Staying in North America, and the United States State Department says Deputy Secretary of State Wendy Sherman will soon visit Solomon Islands.
As regular readers of this blog will know, ties between the Pacific nation and China have come under the spotlight recently given it lies just a few thousand kilometres from Australia’s coast.
The announcement comes after former Australian prime minister Paul Keating accused US House Speaker Nancy Pelosi of inflaming tensions with China over a planned visit to Taiwan.
And next year’s Eurovision will be staged in Britain, organisers have announced, after concluding it is too risky to hold the song contest in the designated host country, Ukraine.
The UK says the 2023 event would be a celebration of Ukrainian culture and creativity.
Ukraine won the right to host the pan-continental music competition when its entry, the folk-rap ensemble Kalush Orchestra, won this year’s contest back in May. Britain’s Sam Ryder landed in second place.
The BBC has agreed to broadcast the show on behalf of Ukraine’s national broadcaster.
The fate of the 2023 contest had featured in talks between Ukrainian President Volodymyr Zelensky and British Prime Minister Boris Johnson.
You can read what organisers had to say here.
with AP, Reuters
The Albanese government is promising to rewrite its signature climate reforms to secure support from the Greens by including a change to make clear its target of 43 per cent emissions reduction by 2030 is a minimum that could be upgraded over time.
Labor’s concession on the eve of the first parliamentary session is a crucial bargaining play as the new government seeks support for its first major bill.
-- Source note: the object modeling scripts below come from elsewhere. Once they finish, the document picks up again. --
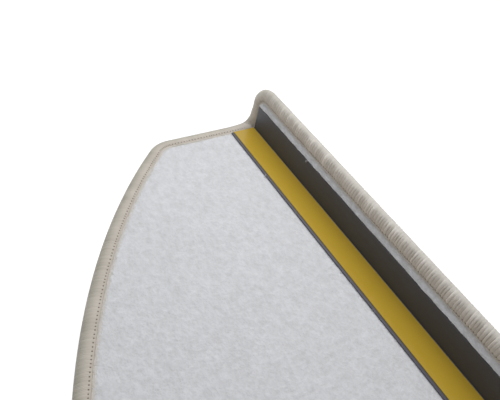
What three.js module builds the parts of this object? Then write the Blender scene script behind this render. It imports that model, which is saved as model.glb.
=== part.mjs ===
// Anti slip stair tread mat: it lies pile side down with its fleece up, and its nose lip stands up
import * as THREE from "three";

// Sizes in millimetres. x runs along the stair nose, y from the lip to the curved back edge
const matLength = 650; // over the binding
const treadDepth = 231.6; // lip's fleece face to the middle of the back edge
const sideDepth = 85.5; // lip's fleece face to where the back curve would meet a side
const backCornerRadius = 24.5; // where the back edge meets the sides
const lipCornerRadius = 17.5;
const carpetThickness = 7.1; // fleece face to pile face
const fleeceThickness = 2;

const bindingWidth = 9.6; // bound edge to the row of needle holes
const bindingProud = 0.8; // yarn above the fleece face
const bindingRound = 2.8; // rounding of the bound edge
const bindingSlope = 2.2; // where the yarn runs down into the needle holes
const edgeYarn = 2.2; // yarn outside the carpet's cut edge
const fleecePress = 1; // how far the stitch presses the fleece down
const pilePress = 2.1; // how far the stitch presses the pile down
const wrapPitch = 8; // from one raised group of yarn turns to the next
const wrapDepth = 0.35;
const stitchClearance = 0.3;

const profileWall = 1.2;
const flatLeg = 23.2; // over the heel
const uprightLeg = 22.6; // over the heel
const heelRadius = 1.2;
const innerFillet = 0.5;
const legEdgeRadius = 0.3;
const lipStrip = 6.9; // bare fleece between the upright leg and the binding
const endGap = 1.7; // bare fleece between the profile's ends and the binding

const bondThickness = 0.2; // tape that holds the profile on the fleece
const bondWidth = 19;
const bondEdgeGap = 1; // tape to the free edge of its leg
const mountTapeThickness = 0.25; // tape that holds the mat on the stair
const mountTapeWidth = 19;
const linerWidth = 19.3;
const linerThickness = 0.12;
const linerGap = 0.7; // liner to the upright leg
const endFoldRadius = 8; // inside the fold at the mat's two ends, where no profile shapes it

// Facets
const cornerSteps = 6;
const foldSteps = 6;
const backSteps = 17;
const heelSteps = 3;

// Worked out from the sizes
const halfLength = matLength / 2;
const foldY = -(profileWall + bondThickness); // the lip's fleece face; the upright leg's inner face is y = 0
const foldRadius = heelRadius + bondThickness;
const legTop = bondThickness + uprightLeg;
const lipHeight = legTop + lipStrip + bindingWidth;
const tongueInset = edgeYarn + stitchClearance;
const rebateInset = bindingWidth + stitchClearance;
const innerCorner = lipCornerRadius - bindingWidth;
const lipCornerU = halfLength - lipCornerRadius;
const legCornerReach = Math.sqrt(innerCorner ** 2 - Math.max(0, innerCorner - lipStrip) ** 2);
const profileHalf = Math.min(halfLength - bindingWidth - endGap, lipCornerU + legCornerReach);
const profileInset = halfLength - profileHalf;

// The fold takes the flat blank's u, v and depth below the fleece face to x, y, z.
// v is 0 at the fold line, positive on the tread and negative up the lip.
function foldRadiusAt(u) {
  const past = Math.max(0, Math.abs(u) - profileHalf) / (halfLength - profileHalf);
  return foldRadius + (endFoldRadius - foldRadius) * past;
}

function fold(u, v, depth) {
  const radius = foldRadiusAt(u);
  if (v >= radius) return [u, foldY + v, -depth];
  if (v <= -radius) return [u, foldY - depth, -v];
  const angle = (Math.PI / 4) * (1 - v / radius);
  const reach = radius + depth;
  return [u, foldY + radius - reach * Math.sin(angle), radius - reach * Math.cos(angle)];
}

// Runs of the blank's edge, each with its point and outward direction at a share f of its length.
// A point of the fold also holds its turn, from -1 at the lip to 1 at the tread.
function straightRun(u0, v0, u1, v1) {
  const length = Math.hypot(u1 - u0, v1 - v0);
  const outU = (v1 - v0) / length;
  const outV = (u0 - u1) / length;
  return { length, at: (f) => ({ u: u0 + (u1 - u0) * f, v: v0 + (v1 - v0) * f, outU, outV }) };
}

function arcRun(centreU, centreV, radius, start, end) {
  const at = (f) => {
    const angle = start + (end - start) * f;
    const outU = Math.cos(angle);
    const outV = Math.sin(angle);
    return { u: centreU + radius * outU, v: centreV + radius * outV, outU, outV };
  };
  return { length: radius * Math.abs(end - start), at };
}

function foldRun() {
  const straight = straightRun(halfLength, -endFoldRadius, halfLength, endFoldRadius);
  return { length: straight.length, at: (f) => ({ ...straight.at(f), turn: 2 * f - 1 }) };
}

// A point at an inset from the blank's edge and a depth below the fleece face
function place(point, inset, depth) {
  const u = point.u - point.outU * inset;
  const v = "turn" in point ? point.turn * foldRadiusAt(u) : point.v - point.outV * inset;
  return fold(u, v, depth);
}

// One half of the edge, from the middle of the lip's top round an end to the middle of the back
const backSagitta = treadDepth - sideDepth;
const backRadius = (halfLength ** 2 + backSagitta ** 2) / (2 * backSagitta);
const backCentreV = treadDepth - backRadius;
const lipCornerV = lipCornerRadius - lipHeight;
const backCornerU = halfLength - backCornerRadius;
const backCornerV = backCentreV + Math.sqrt((backRadius - backCornerRadius) ** 2 - backCornerU ** 2);
const backCornerAngle = Math.atan2(backCornerV - backCentreV, backCornerU);

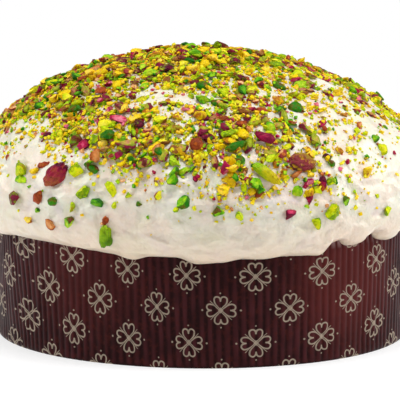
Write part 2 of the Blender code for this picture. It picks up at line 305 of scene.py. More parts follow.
# Single pieces: kind, azimuth, distance, turn, length, width, height (mm), tone
PLACED = (
    ("skinned_pistachio", -19.4, 114.4, -20, 12.0, 6.5, 3.0, 0.5),
    ("dried_raspberry", 20.4, 148.0, 60, 6.5, 5.6, 4.0, 0.35),
    ("lime_pistachio", 31.3, 148.0, 70, 8.0, 7.0, 5.5, 0.2),
    ("skinned_pistachio", -49.7, 145.5, 80, 7.0, 6.5, 4.5, 0.4),
    ("dried_raspberry", -26.1, 97.1, -8, 10.5, 5.0, 3.0, 0.75),
    ("toasted_pistachio", -41.2, 143.2, 60, 8.5, 5.0, 4.0, 0.2),
    ("toasted_pistachio", -36.9, 156.0, -35, 6.5, 4.5, 4.0, 0.2),
    ("toasted_pistachio", -22.5, 151.2, 80, 4.2, 3.2, 3.0, 0.15),
    ("green_pistachio", -32.0, 153.6, 10, 6.0, 5.6, 5.0, 0.6),
    ("green_pistachio", -4.2, 141.8, 30, 7.0, 6.5, 5.0, 0.3),
    ("green_pistachio", 3.6, 145.5, 10, 6.0, 4.8, 4.0, 0.5),
    ("lime_pistachio", 8.4, 148.0, 80, 4.5, 4.0, 3.5, 0.1),
    ("lime_pistachio", 26.8, 152.8, 80, 6.0, 5.0, 4.0, 0.1),
    ("lime_pistachio", 49.0, 150.9, 80, 5.0, 4.5, 4.0, 0.2),
    ("lime_pistachio", -49.9, 132.0, 30, 9.0, 6.5, 5.0, 0.2),
    ("green_pistachio", -48.7, 136.5, 0, 8.0, 4.0, 3.5, 0.7),
    ("golden_pistachio", -44.6, 131.8, 10, 7.0, 4.0, 3.5, 0.5),
    ("toasted_pistachio", -42.3, 128.0, 20, 7.5, 4.0, 3.5, 0.6),
    ("lime_pistachio", -31.8, 128.8, 20, 8.0, 7.0, 4.0, 0.3),
    ("green_pistachio", -28.2, 124.0, 60, 7.5, 4.5, 4.0, 0.4),
    ("toasted_pistachio", -26.6, 122.0, 80, 6.5, 5.0, 4.5, 0.1),
    ("green_pistachio", -27.0, 127.5, -20, 7.0, 4.0, 3.5, 0.5),
    ("dried_raspberry", -31.9, 115.8, 30, 6.8, 6.2, 4.5, 0.15),
    ("green_pistachio", -25.6, 110.3, 20, 7.5, 6.0, 4.5, 0.2),
    ("skinned_pistachio", -13.8, 124.8, 30, 7.0, 6.0, 4.5, 0.8),
    ("green_pistachio", -6.8, 128.1, 20, 6.5, 5.0, 4.5, 0.3),
    ("green_pistachio", -6.7, 131.5, 70, 6.0, 5.5, 4.0, 0.5),
    ("lime_pistachio", -21.7, 136.5, -50, 8.5, 4.5, 4.0, 0.3),
    ("lime_pistachio", -28.6, 139.2, 60, 7.0, 6.5, 5.0, 0.1),
    ("green_pistachio", -24.9, 143.5, 20, 7.0, 5.5, 4.5, 0.15),
    ("green_pistachio", -36.4, 144.5, 10, 5.0, 4.5, 3.5, 0.5),
    ("lime_pistachio", -31.5, 146.5, 80, 5.0, 4.0, 3.5, 0.5),
    ("green_pistachio", -41.5, 149.6, 10, 3.0, 2.6, 2.2, 0.4),
    ("golden_pistachio", -43.8, 154.8, 0, 5.0, 3.5, 2.5, 0.9),
    ("lime_pistachio", -20.4, 144.0, 80, 3.5, 2.5, 2.5, 0.3),
    ("lime_pistachio", -17.1, 139.2, 20, 3.5, 3.0, 2.5, 0.3),
    ("green_pistachio", -14.6, 142.8, 0, 3.0, 2.5, 2.5, 0.3),
    ("lime_pistachio", -10.1, 138.8, 80, 5.0, 4.0, 3.0, 0.8),
    ("lime_pistachio", -5.9, 145.0, 10, 3.0, 2.5, 2.0, 0.3),
    ("golden_pistachio", 5.0, 135.2, 60, 6.5, 6.0, 4.5, 0.6),
    ("green_pistachio", 13.4, 136.0, 20, 4.5, 4.0, 3.5, 0.3),
    ("golden_pistachio", 11.6, 136.6, 10, 4.5, 4.0, 3.0, 0.3),
    ("green_pistachio", 35.1, 143.5, 70, 4.8, 4.0, 3.5, 0.5),
    ("dried_raspberry", 29.4, 133.9, 70, 5.8, 4.6, 3.6, 0.1),
    ("lime_pistachio", 31.6, 134.1, 50, 5.0, 4.6, 3.6, 0.1),
    ("green_pistachio", 22.5, 137.6, 30, 6.0, 5.5, 4.0, 0.6),
    ("golden_pistachio", 25.6, 138.2, 60, 6.0, 4.5, 3.5, 0.5),
    ("dried_raspberry", 25.5, 141.2, 40, 5.0, 4.0, 3.0, 0.2),
    ("dried_raspberry", 16.3, 110.2, -30, 10.5, 5.0, 3.2, 0.45),
    ("skinned_pistachio", 30.7, 104.6, -20, 8.5, 6.5, 4.0, 0.5),
    ("green_pistachio", 52.1, 114.6, 10, 5.0, 4.5, 4.0, 0.3),
    ("lime_pistachio", 52.2, 121.1, 40, 8.0, 5.0, 4.0, 0.4),
    ("skinned_pistachio", 25.6, 37.1, 20, 6.0, 5.0, 4.0, 0.2),
    ("skinned_pistachio", 7.4, 43.1, 0, 8.0, 4.5, 3.5, 0.3),
    ("skinned_pistachio", 50.4, 70.4, 80, 6.5, 5.0, 4.0, 0.6),
    ("golden_pistachio", 60.0, 80.0, 10, 6.0, 5.0, 4.0, 0.4),
    ("dried_raspberry", 75.7, 82.2, -35, 7.5, 3.5, 2.5, 0.2),
    ("lime_pistachio", 72.8, 86.4, 10, 7.0, 4.0, 3.5, 0.3),
    ("lime_pistachio", 83.1, 92.8, 10, 5.0, 4.5, 3.5, 0.3),
    ("green_pistachio", 8.4, 114.9, 20, 12.5, 4.2, 3.5, 0.35),
    ("golden_pistachio", -55.4, 62.0, 20, 9.0, 6.0, 4.5, 0.5),
)

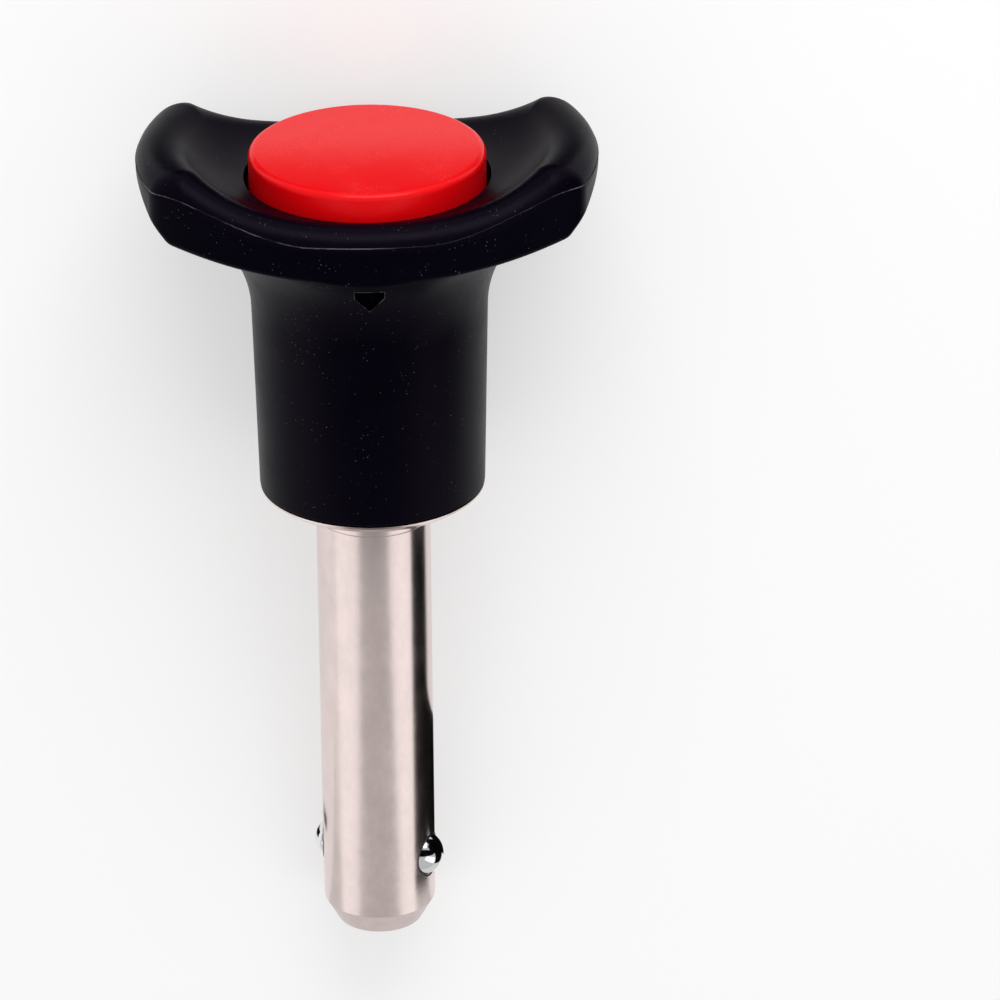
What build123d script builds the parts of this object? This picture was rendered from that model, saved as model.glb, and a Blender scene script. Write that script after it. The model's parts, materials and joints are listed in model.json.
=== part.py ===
from build123d import *
import math
import os

# Ball lock pin: push-button quick-release pin with a winged moulded handle.
#
# Every piece is modelled upright on the pin axis: Z runs from the tip to the button, the bearing face
# of the collar is Z = 0 and the wings lie along X. At the end the whole pin is laid down as it comes to
# rest, on the back of its handle and the rim of its tip, with the origin still at the collar face.

# ---- shank ----
SHANK_R = 6.0            # ground grip diameter 12
GRIP_LENGTH = 40.2       # collar face to the near side of the balls
SHANK_LENGTH = 51.0      # collar face to the tip face
NOSE_DROP = 0.05         # the nose tapers by this much beyond the grip
TIP_CHAMFER_LENGTH = 2.5
TIP_CHAMFER_DEPTH = 1.4
NECK_RELIEF = 0.06       # thread-like undercut beside the collar, depth on the radius
NECK_RELIEF_LENGTH = 3.0
BORE_R = 3.1
BORE_MOUTH_CHAMFER = 0.25
SPRING_POCKET_R = 4.8
SPRING_POCKET_FLOOR = 8.0

# ---- collar and the spigot that the handle is moulded round ----
COLLAR_R = 11.75
COLLAR_THICKNESS = 0.95
COLLAR_CHAMFER_WIDTH = 1.0
COLLAR_CHAMFER_HEIGHT = 0.75
SPIGOT_R = 8.0
SPIGOT_TOP = 24.0
SPIGOT_GROOVE_DEPTH = 0.8
SPIGOT_GROOVE_WIDTH = 1.6
SPIGOT_GROOVE_COUNT = 3

# ---- locking balls ----
BALL_R = 2.38            # 3/16 inch balls
BALL_OUT = 1.3           # how far a ball stands out of the shank, and its travel
BALL_OFFSET = 8.2        # tip face to the ball centres
BALL_AZIMUTH = -23.0     # degrees from +X, towards the front for the right-hand ball
BALL_HOLE_GAP = 0.04
BALL_SEAT_GAP = 0.03
BALL_CONE_GAP = 0.02

# ---- spindle ----
BUTTON_TRAVEL = 4.0
SPINDLE_R = 3.05
SPINDLE_INSET = 0.7      # end face inside the tip
SPINDLE_END_CHAMFER = 0.3
CONE_STEP = 0.25         # between the full diameter and the cone that the balls ride on
CONE_LEAD = 1.0          # length of that step
GROOVE_LENGTH = 2.7
SHOULDER_LENGTH = 7.0
SHOULDER_LEAD = 0.8
ROD_R = 2.5
ROD_LEAD = 0.6           # cone between the shoulder and the rod
ROD_TOP_R = 2.0
ROD_TOP_CHAMFER = 0.4
ROD_TOP_INSET = 0.4      # end of the rod below the inside of the button's top
ROD_TOP_ROOM = 0.1       # left over the rod in its hole
BARB_R = 2.15
BARB_LAND = 0.3
BARB_PITCH = 1.5
BARB_COUNT = 3
BARB_END = 1.0           # plain end above the barbs

# ---- spring, clip, washer and guide bush ----
BUSH_LENGTH = 4.0
BUSH_CLEARANCE = 0.06
CLIP_THICKNESS = 0.7
CLIP_R = 4.2
CLIP_OPENING = 80.0      # degrees
CLIP_GROOVE_DEPTH = 0.5
STOP_GAP = 0.05
WASHER_THICKNESS = 0.5
WASHER_R = 4.5
WASHER_CLEARANCE = 0.1
WIRE_R = 0.4
SPRING_R = 3.95          # to the middle of the wire
SPRING_TURNS = 6.0
SPRING_SEAT_GAP = 0.03    # between each end and what it sits on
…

While the government previously stated that its 43 per cent target would not put a limit on its climate action, Greens leader Adam Bandt is concerned the original draft did not spell that out and could have acted as a cap on emission reductions.
However, Labor has stopped short of some of the Greens’ biggest demands, such as phasing out coal and gas exports, and it remains to be seen if this rewrite of the bill is enough to lure the minor party across the line.
More on this issue here.
Any packages sent from Indonesia and China will be screened for foot and mouth disease, the federal government has confirmed.
It comes after Australia’s first sanitation mats were installed at major airports overnight to avert a local outbreak of the virus.
The federal government has promised the strongest ever biosecurity controls at airports. But travellers arriving from Indonesia reported little scrutiny when passing through customs on the weekend.